Do this: Write out every line below that includes the word "values".

-- Begin Information provided --

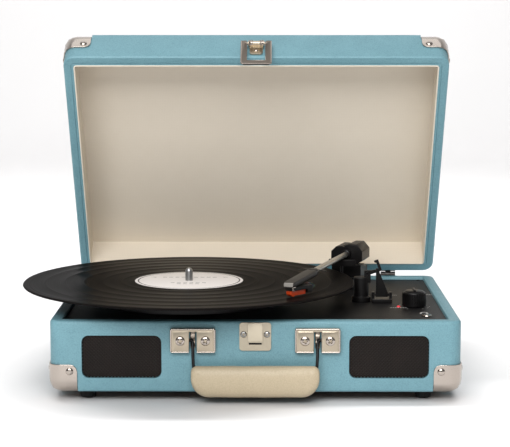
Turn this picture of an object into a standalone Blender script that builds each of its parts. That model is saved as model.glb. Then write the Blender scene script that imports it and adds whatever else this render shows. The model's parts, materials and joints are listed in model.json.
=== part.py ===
"""Suitcase record player: a hinged case with a belt-driven platter, tonearm and carrying handle.

Case frame: X to the right from the case's middle, Y back from its front face, Z up from the table.
Every piece is modelled in that frame and hangs from the empty "case_frame", which centres the
finished object on the world origin.
"""

from math import acos, cos, pi, radians, sin, sqrt

import bmesh
import bpy
from mathutils import Vector

MM = 0.001

# Fits
GAP = 0.3 * MM            # between pieces that touch in the real object
RUNNING = 0.3 * MM        # radial clearance of a turning pin
PIN_RADIUS = 1.2 * MM      # pins of the rest clip, cue lever and latch loop

# Case
CASE_WIDTH = 354 * MM
CASE_DEPTH = 256 * MM
BASE_HEIGHT = 62 * MM
FOOT_HEIGHT = 8.5 * MM
CORNER_RADIUS = 10 * MM   # upright corners, and the ball corners under the metal caps
EDGE_RADIUS = 2.5 * MM
RIM_WIDTH = 10.5 * MM
LOWER_WALL = 9 * MM
LEDGE_WIDTH = 6 * MM
LEDGE_HEIGHT = 7 * MM
FLOOR_THICKNESS = 5 * MM
DECK_THICKNESS = 3 * MM
DECK_DROP = 2.8 * MM      # deck surface below the rim
FOOT_RADIUS = 7.5 * MM
FOOT_INSET_X = 31 * MM
FOOT_INSET_Y = 22 * MM

CASE_BOTTOM = FOOT_HEIGHT + GAP
RIM_TOP = CASE_BOTTOM + BASE_HEIGHT
DECK_TOP = RIM_TOP - DECK_DROP
DECK_BOTTOM = DECK_TOP - DECK_THICKNESS

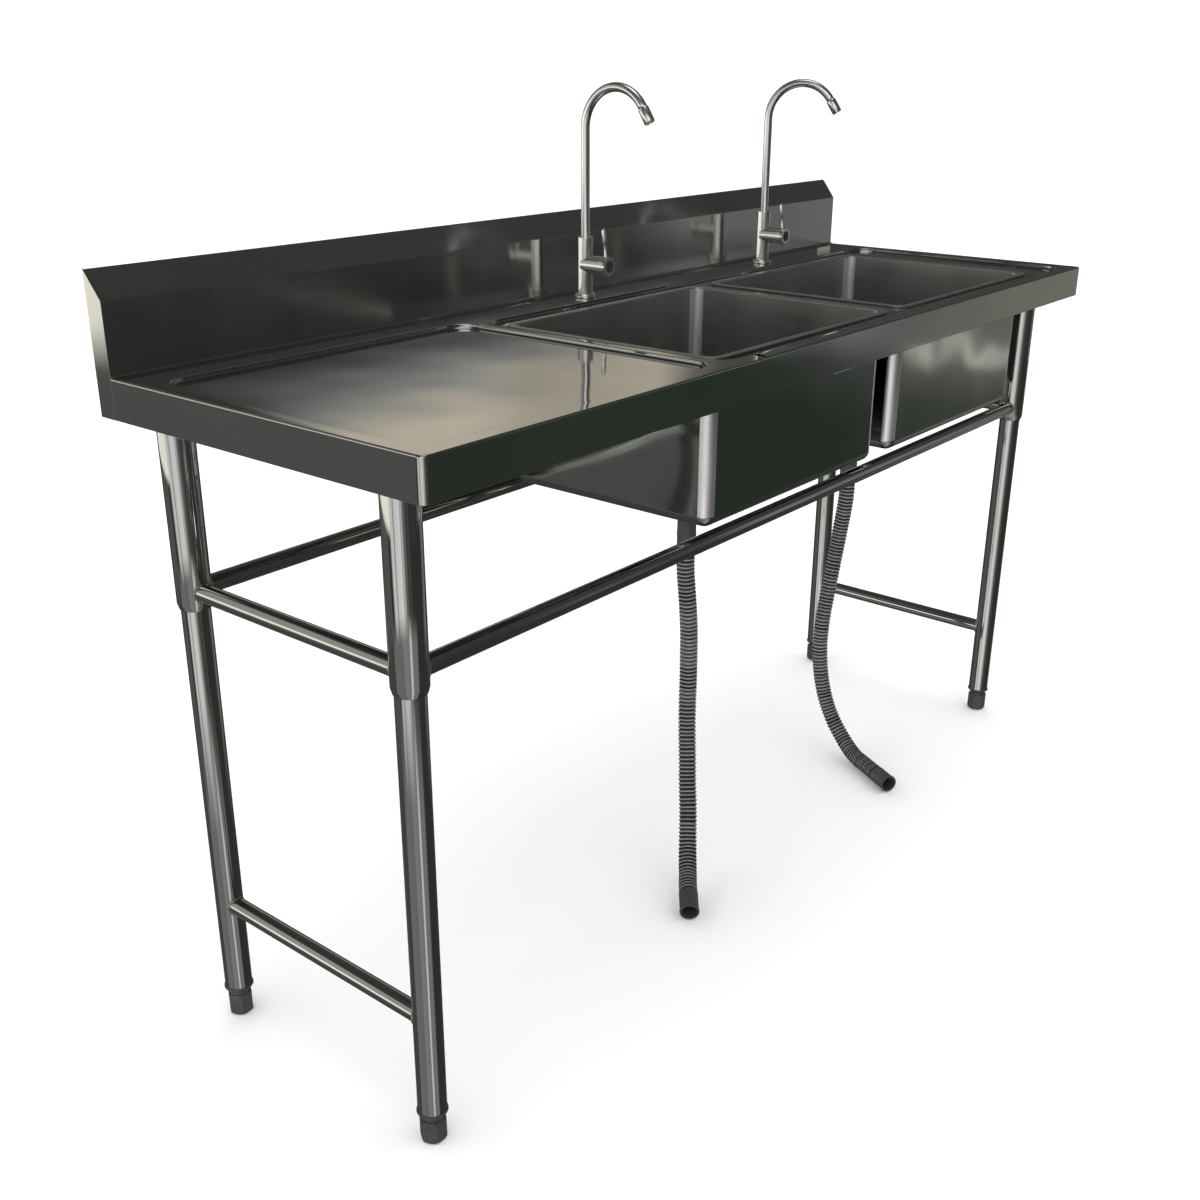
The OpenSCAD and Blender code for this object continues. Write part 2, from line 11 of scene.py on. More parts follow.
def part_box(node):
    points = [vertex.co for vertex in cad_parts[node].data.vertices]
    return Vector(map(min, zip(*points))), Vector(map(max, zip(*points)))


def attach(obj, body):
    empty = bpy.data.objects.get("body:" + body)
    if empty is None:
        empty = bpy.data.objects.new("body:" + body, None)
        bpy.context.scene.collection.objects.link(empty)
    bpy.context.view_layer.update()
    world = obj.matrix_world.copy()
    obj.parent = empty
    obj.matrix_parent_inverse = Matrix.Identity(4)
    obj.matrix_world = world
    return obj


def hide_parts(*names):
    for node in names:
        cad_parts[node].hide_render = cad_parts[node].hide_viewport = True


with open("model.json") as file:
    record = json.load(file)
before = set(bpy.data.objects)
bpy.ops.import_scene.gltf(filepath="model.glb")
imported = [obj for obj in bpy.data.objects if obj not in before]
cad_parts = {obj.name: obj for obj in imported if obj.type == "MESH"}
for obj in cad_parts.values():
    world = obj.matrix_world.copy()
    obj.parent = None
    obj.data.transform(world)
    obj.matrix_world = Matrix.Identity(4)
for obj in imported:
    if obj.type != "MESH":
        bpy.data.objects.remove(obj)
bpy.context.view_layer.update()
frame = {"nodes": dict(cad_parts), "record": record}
nodes = frame["nodes"]

# ---- Places, from the frame ---------------------------------------------

MM = 0.001
(left, front, apron_low), (right, splash_y, rim_z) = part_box("worktop")
_, (_, back, splash_top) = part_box("splashback")

SHEET = 1.5 * MM
RECESS_DEPTH = 6 * MM
RIM_WIDTH = 28 * MM
pan_z = rim_z - RECESS_DEPTH
# Where the splashback's upright face bends into its slope
splash_bend = rim_z + 98 * MM

BOWLS = ("bowl_left", "bowl_right")
SIDES = ("left", "right")
# Steps in each round corner of a sheet
CORNER_STEPS = 10
LATHE_SIDES = 48
# Degrees of fold above which an edge is drawn sharp: on sheets and turned pieces, and on tubes
SHARP_FOLD = 35
SHARP_TUBE_FOLD = 80


# ---- Camera -------------------------------------------------------------

CAMERA_PLACE = (-1.8319, -1.2918, 1.3615)
# Degrees: heading clockwise from +Y, tilt above level, roll clockwise
CAMERA_HEADING, CAMERA_TILT, CAMERA_ROLL = 50.94, -21.78, -0.24
CAMERA_LENS = 40.73
CAMERA_SENSOR = 36.0
CAMERA_SEES_TO = 200.0


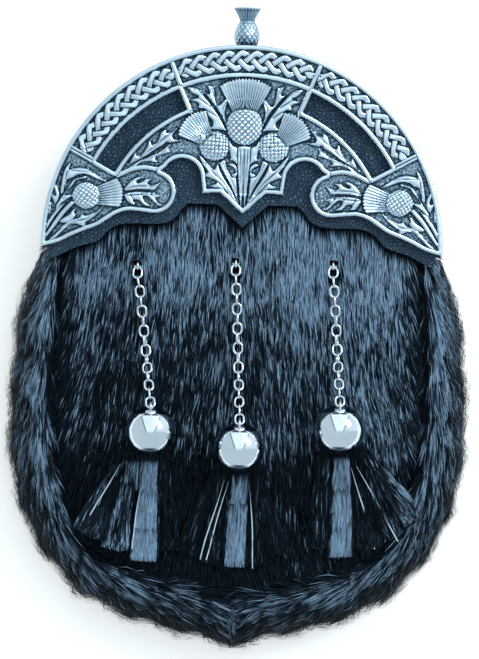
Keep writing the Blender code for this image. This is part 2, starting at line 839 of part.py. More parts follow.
# Fur border: a hollow roll with locks, from one tip of the cantle round to the other
stations = list(BORDER) + [BORDER_TIP]
stations += [(-gx, gy, -ox, oy, lift) for gx, gy, ox, oy, lift in reversed(BORDER)]
sections = []
for k, (gx, gy, ox, oy, lift) in enumerate(stations):
    groove_x, groove_y, outer_x, outer_y = gx * wide, gy * long, ox * wide, oy * long
    end = k in (0, len(stations) - 1)
    tip_lock = gx == 0.0
    ridge = 0.0 if end or tip_lock else (1.0 if k % 2 else -0.7)
    crest = front_z(groove_x, groove_y) + lift + ridge
    out = Vector((outer_x - groove_x, outer_y - groove_y))
    reach = out.length + ridge * 0.7
    out.normalize()
    # locks lean towards the bottom tip
    lean = 0.0 if end or tip_lock else -1.6
    section = []
    for share, height, level, shift in BORDER_SKIN:
        x = groove_x + out.x * (0.25 + share * (reach - 0.25))
        y = groove_y + out.y * (0.25 + share * (reach - 0.25)) + lean * share
        if level == "front":
            z = front_z(groove_x, groove_y) + shift
        else:
            z = crest * height + shift
        section.append((x, y, max(0.0, z)))
    sections.append(section)
place("fur_border", tidy(loft(sections)), BLACK_FUR, 0.55)


def link(length, width, wire):
    """A link lying in the plane of x and y, long in y."""
    radius = (width - wire) / 2
    straight = (length - width) / 2
    sections = []
    for k in range(10):
        angle = 2 * math.pi * (k + 0.5) / 10
        centre = Vector((radius * math.cos(angle), radius * math.sin(angle), 0.0))
        centre.y += straight if centre.y > 0 else -straight
        out = Vector((math.cos(angle), math.sin(angle), 0.0))
        ring = []
        for j in range(5):
            turn = 2 * math.pi * (j + 0.27) / 5
            ring.append(centre + (out * math.cos(turn) + Vector((0, 0, 1)) * math.sin(turn)) * wire / 2)
        sections.append(ring)
    return loft(sections, True)


def aimed(centre, along, roll):
    """Turns a link's y along a direction, rolled about it from lying flat."""
    along = along.normalized()
    side = along.cross(Vector((0.0, 0.0, 1.0)))
    if side.length < 0.01:
        side = Vector((1.0, 0.0, 0.0))
    side.normalize()
    up = side.cross(along)
    basis = Matrix((side, along, up)).transposed().to_4x4()
    return Matrix.Translation(centre) @ basis @ Matrix.Rotation(roll, 4, "Y")


def along_path(path, distance):
    for a, b in zip(path, path[1:]):
        step = (b - a).length
        if distance <= step:
            return a.lerp(b, distance / step)
        distance -= step
    return path[-1] + (path[-1] - path[-2]).normalized() * distance


tilt = math.radians(BELL_TILT)
axis = Vector((0.0, math.cos(tilt), math.sin(tilt)))
mouth_radius = math.sqrt(BELL_RADIUS ** 2 - BELL_MOUTH ** 2)
for name, (sx, sy, bx, by) in CHAINS.items():
    sx, sy, bx, by = sx * wide, sy * long, bx * wide, by * long
    # Bell: a round cap with an eye on its top
    bz = front_z(bx, by + 4.0) + BELL_MOUTH * math.sin(tilt) + mouth_radius * math.cos(tilt) + 0.5
    centre = Vector((bx, by, bz))
    upright = Vector((0.0, 0.0, 1.0)).rotation_difference(axis).to_matrix().to_4x4()
    rings = []
    open_angle = math.acos(-BELL_MOUTH / BELL_RADIUS)
    for k in range(6):
        angle = open_angle * k / 5
        rings.append((BELL_RADIUS * math.sin(angle), BELL_RADIUS * math.cos(angle)))
    hollow = BELL_RADIUS - BELL_WALL
    for k in range(4, -1, -1):
        angle = open_angle * k / 4
        rings.append((hollow * math.sin(angle), hollow * math.cos(angle)))
    sections = []
    for radius, height in rings:
        if radius < 0.01:
            sections.append([(0.0, 0.0, height)])
        else:
            sections.append(
                [
                    (radius * math.cos(2 * math.pi * k / 14), radius * math.sin(2 * math.pi * k / 14), height)
                    for k in range(14)
                ]
            )
    # Chain: from an anchor behind the panel, out of the slot, along the panel and up to the eye
    top = front_z(sx, sy)
    goal = centre + axis * (BELL_RADIUS + EYE_RADIUS - 0.25)
    level = LINK_WIDTH / 2 + 0.35
    path = [Vector((sx, sy - 0.4, top + 0.75)), Vector((sx, sy - 5.5, front_z(sx, sy - 5.5) + level))]
    rise = goal.y + 24.0
    steps = 8
    for k in range(1, steps + 1):
        y = sy - 5.5 + (rise - sy + 5.5) * k / steps
        x = sx + (goal.x - sx) * (y - sy) / (goal.y - sy)
        path.append(Vector((x, y, front_z(x, y) + level)))
    path.append(goal)
    length = sum((b - a).length for a, b in zip(path, path[1:]))
    # an odd count, so that the last link lies flat and the eye stands across it
    count = 2 * round(((length - HOOK) / (LINK_LENGTH - WIRE - HOOK) - 1) / 2) + 1
    pitch = (length - HOOK) / count
    core = pitch + HOOK
    eye = link(2 * EYE_RADIUS + WIRE, 2 * EYE_RADIUS + WIRE, WIRE)
    turn = Matrix.Rotation(math.pi / 2, 4, "Y")
    eye.transform(Matrix.Translation((0, 0, BELL_RADIUS + EYE_RADIUS - 0.25)) @ turn)
    bell = tidy(combine(loft(sections), (eye,)))
    bell.transform(upright)
    place("bell_" + name, bell, CHROME, 0.12, 1.0, at=centre)
    first = link(LINK_LENGTH, LINK_WIDTH, WIRE)
    standing = Matrix.Translation((sx, sy, top - 0.9)) @ Matrix.Rotation(math.pi / 2, 4, "Z")
    standing = standing @ Matrix.Rotation(math.pi / 2, 4, "X")
    first.transform(standing)
    links = []
    for k in range(count):
        a = along_path(path, k * pitch)
        b = along_path(path, k * pitch + core)
        roll = math.pi / 2 if k % 2 else 0.0
        roll += (0.22 if 1 < k < count - 2 else 0.04) * math.sin(k * 1.9 + 0.6)
        piece = link(core + WIRE, LINK_WIDTH, WIRE)
        piece.transform(aimed((a + b) / 2, b - a, roll))
        links.append(piece)
    anchor_z = top - HIDE - 1.5
    anchor = loft(
        [
            [(x, sy + y, anchor_z + z) for y, z in ((-1, -1), (1, -1), (1, 1), (-1, 1))]
            for x in (sx - 6.0, sx + 6.0)
        ]
    )
    chain = tidy(combine(first, links + [anchor]), weld=0.004)
    chain.transform(Matrix.Translation(-Vector((sx, sy, top))))
    place("chain_" + name, chain, CHROME, 0.18, 1.0, at=(sx, sy, top))

    # Tassel: strips spreading from a head inside the bell
    head_radius = BELL_RADIUS - BELL_WALL - 1.2
    sections = []
    for radius, height in ((head_radius * 0.6, 5.0), (head_radius, 0.5), (head_radius, -3.2), (head_radius * 0.8, -6.0)):
        sections.append(
            [
                (radius * math.cos(2 * math.pi * k / 10), radius * math.sin(2 * math.pi * k / 10), height)
                for k in range(10)
            ]
        )
    head = loft(sections)
    head.transform(Matrix.Translation(centre) @ upright)
    strips = []
    rows = STRIPS[name]
    for k, (ex, ey, half) in enumerate(rows):
        share = (k - (len(rows) - 1) / 2) / len(rows)
        layer = 0.5 + STRIP / 2 + (0.0 if k % 2 else STRIP * 0.75)
        root = centre - axis * 2.4 + Vector((share * 11.0, 0.0, 0.0))
        end = Vector((bx + ex * wide, by + ey * long, 0.0))
        sections = []
        for t in (0.0, 0.16, 0.4, 0.7, 1.0):
            spot = root.lerp(end, t)
            ground = ground_z(spot.x, spot.y) + layer
            fade = max(0.0, 1.0 - t / 0.42)
            z = ground + (root.z - ground) * fade ** 1.4
            across = Vector((-(end.y - root.y), end.x - root.x, 0.0)).normalized()
            spread = (2.6 + (half - 2.6) * min(1.0, t * 1.5)) * wide
            thin = STRIP / 2 * (0.8 if t == 1.0 else 1.0)
            middle = Vector((spot.x, spot.y, z))
            up = Vector((0.0, 0.0, thin))
            sections.append(
                [
                    middle - across * spread - up * 0.5,
                    middle - up,
                    middle + across * spread - up * 0.5,
                    middle + up,
                ]
            )
        strips.append(loft(sections))
    tassel = tidy(combine(head, strips), weld=0.01)
    tassel.transform(Matrix.Translation(-centre))
    place("tassel_" + name, tassel, BLACK_FUR, 0.6, at=centre)
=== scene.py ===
"""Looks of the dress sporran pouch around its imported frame.

Shapes are worked out in millimetres from the centre of the arch, x to the right, y towards the finial and
z out of the front, and become metres in the frame's own axes when a piece is made.
"""

import math

import bpy
import numpy as np
from mathutils import Matrix, Vector
from mathutils.bvhtree import BVHTree


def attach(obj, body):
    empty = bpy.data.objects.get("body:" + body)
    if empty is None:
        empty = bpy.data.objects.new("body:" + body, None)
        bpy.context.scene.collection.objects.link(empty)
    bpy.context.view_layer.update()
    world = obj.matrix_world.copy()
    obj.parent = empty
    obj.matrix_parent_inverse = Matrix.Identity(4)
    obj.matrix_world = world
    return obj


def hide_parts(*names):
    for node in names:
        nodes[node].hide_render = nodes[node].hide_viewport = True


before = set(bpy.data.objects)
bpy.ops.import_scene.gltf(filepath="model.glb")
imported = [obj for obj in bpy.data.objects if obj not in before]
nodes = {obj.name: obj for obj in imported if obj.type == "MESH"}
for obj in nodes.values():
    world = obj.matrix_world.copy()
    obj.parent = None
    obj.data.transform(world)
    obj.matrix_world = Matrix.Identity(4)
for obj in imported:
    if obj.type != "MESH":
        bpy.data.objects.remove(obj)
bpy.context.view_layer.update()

MM = 0.001
SEED = 20
# The arch's centre in the frame, and the photograph's millimetres a pixel, turn in degrees and centre pixel
ARCH_Y = 34.05
PHOTO_SCALE = 0.425
PHOTO_TURN = 1.45
PHOTO_CENTRE = (239.5, 326.5)

# Sizes shared with the part's source, in millimetres and degrees
CANTLE_RADIUS = 85.2
DROP = 169.6
FRONT_TOP = 38.0
SAG = 4.0
FALL = 9.0
FALL_START = 10.0
FALL_SHARE = 1.35
LEATHER_BASE = 38.3
LEATHER = 2.0
CANTLE_BASE = 40.6
PLATE = 2.0
RIM = 1.9
RIM_RISE = 1.2
FLANGE = 4.1
BAND_OUT = 83.0
FINIAL_Z = 29.5
KNOT_RADIUS = 78.5
BAR_ANGLES = (22.2, 61.5)
WINDOW = (62.3, 71.4)
LINK_LENGTH = 6.0
LINK_WIDTH = 4.7
WIRE = 1.0
HOOK = 0.74
SLOT = (3.4, 5.4)
BELL_RADIUS = 10.85
BELL_WALL = 1.0
BELL_MOUTH = 2.8
BELL_TILT = 35.0
EYE_RADIUS = 1.9

# Lower edge of the cantle, right half, from the rim's end inwards: x, y
CANTLE_EDGE = (
    (85.2, -2.4), (77.8, -0.3), (72.5, 2.4), (67.0, 4.8), (61.5, 7.0),
    (57.1, 9.9), (53.1, 12.4), (49.0, 13.7), (44.6, 13.6), (37.8, 12.9),
)
# Arcs of that edge: centre x, centre y, radius, first and last angle, steps
LOBE = (37.6, 22.2, 9.3, 270.0, 106.0, 14)
SMALL_ARCH = (26.0, 28.6, 8.0, 30.0, 180.0, 14)
SHIELD_EDGE = (
    (17.5, 24.9), (17.2, 21.8), (13.1, 22.2), (9.6, 22.2), (6.9, 19.9), (3.8, 16.8),
)
SHIELD_TIP = (0.0, 13.6)
# Lower edge of the leather, right half
APRON_EDGE = (
    (82.0, -7.0), (79.5, -6.8), (72.0, -2.9), (66.6, -1.0), (61.0, 0.8),
    (56.2, 5.8), (51.0, 8.1), (42.5, 8.5), (33.8, 8.8), (28.8, 11.0),
    (26.0, 14.9), (23.1, 17.5), (10.9, 17.5), (5.2, 12.6),
)
APRON_TIP = (0.0, 7.6)

# Groove and outer edge of the fur border, right half: groove x, y, outer x, y
BORDER = (
    (73.2, -0.6, 85.6, -1.2),
    (73.6, -8.0, 88.7, -9.0),
    (74.3, -19.0, 92.4, -20.5),
    (75.3, -30.0, 94.4, -32.0),
    (76.0, -42.0, 96.0, -45.0),
    (76.2, -55.0, 97.0, -59.0),
    (76.0, -68.0, 97.5, -73.0),
    (75.2, -80.0, 97.0, -86.0),
    (73.5, -90.5, 95.4, -98.0),
    (71.4, -100.5, 92.7, -108.5),
    (69.0, -110.0, 88.6, -119.0),
    (66.0, -119.0, 83.0, -128.5),
    (62.0, -125.5, 76.0, -137.5),
    (56.8, -129.8, 67.5, -146.0),
    (50.0, -133.4, 57.5, -152.0),
    (42.0, -136.0, 47.0, -156.8),
    (33.0, -138.0, 36.5, -160.2),
    (24.0, -139.8, 25.5, -162.8),
    (15.0, -141.5, 15.0, -165.0),
    (7.0, -143.0, 6.6, -167.4),
    (0.0, -143.8, 0.0, -169.6),
)

# Slot x, y and bell centre x, y
CHAINS = {
    "left": (-43.8, -9.6, -36.6, -79.4),
    "centre": (-2.2, -7.6, 1.1, -85.6),
    "right": (39.1, -7.6, 43.3, -76.9),
}


def polar(radius, degrees):
    """A point of the arch, by its angle from the top."""
    angle = math.radians(degrees)
    return (radius * math.sin(angle), radius * math.cos(angle))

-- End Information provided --

Task result:
for obj in cad_parts.values():
for obj in nodes.values():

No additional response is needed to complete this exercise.